These OEMs collect a vast amount of user identifying data through their tweaked OS made on Android and share it with third-party services. Also, there’s no option given for the device owners to be left out of this practice.
Android Handsets Collecting Data
Combined research done by the University of Edinburgh and Trinity College Dublin revealed that handset OEMs like Samsung, Xiaomi, Huawei, etc., collect many telemetry data and share it with Google and other third-party services. The data include identifiers like IMEI number, device ID, GUID, hardware serial number, app usage details, etc. These are termed telemetry data and are being recorded and sent to OS and device makers even when the handset is not used! Vendors listed in the research are famous smartphone makers – Samsung, Xiaomi, Huawei, etc., who collect these data points through various means, primarily through pre-installed apps. These apps are competitively placed alongside Google’s suite of apps. Being the bloatware, they’re hard to remove by an average user. This makes the user share his device data with OEMs and also third-party services like Microsoft, LinkedIn, Facebook, etc., without being known. One common point is that – all the data collected is shared with Google, even though the OEMs make their bloatware OS over Android.

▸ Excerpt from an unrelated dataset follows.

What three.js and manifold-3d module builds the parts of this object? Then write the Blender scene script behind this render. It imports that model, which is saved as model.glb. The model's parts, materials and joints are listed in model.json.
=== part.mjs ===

What’s worse than not leaving an option to leave out is the data collected by such pre-installed apps like miui.analytics (Xiaomi), Heytap (Realme), and Hicloud (Huawei) is leaking! Researchers found that the collected data isn’t encrypted while transporting, leaving the pipeline to snooping by hackers. Also, even if the user manages to cut the link for a while, they’re relinked through various identifiers like SIM, IMEI, location data history, IP address, network SSID, or a combination of these. One prominent exception is the /e/OS – privacy-focused OS forked from LineageOS and Android. The /e/OS is found to collect no such data from the users’ devices.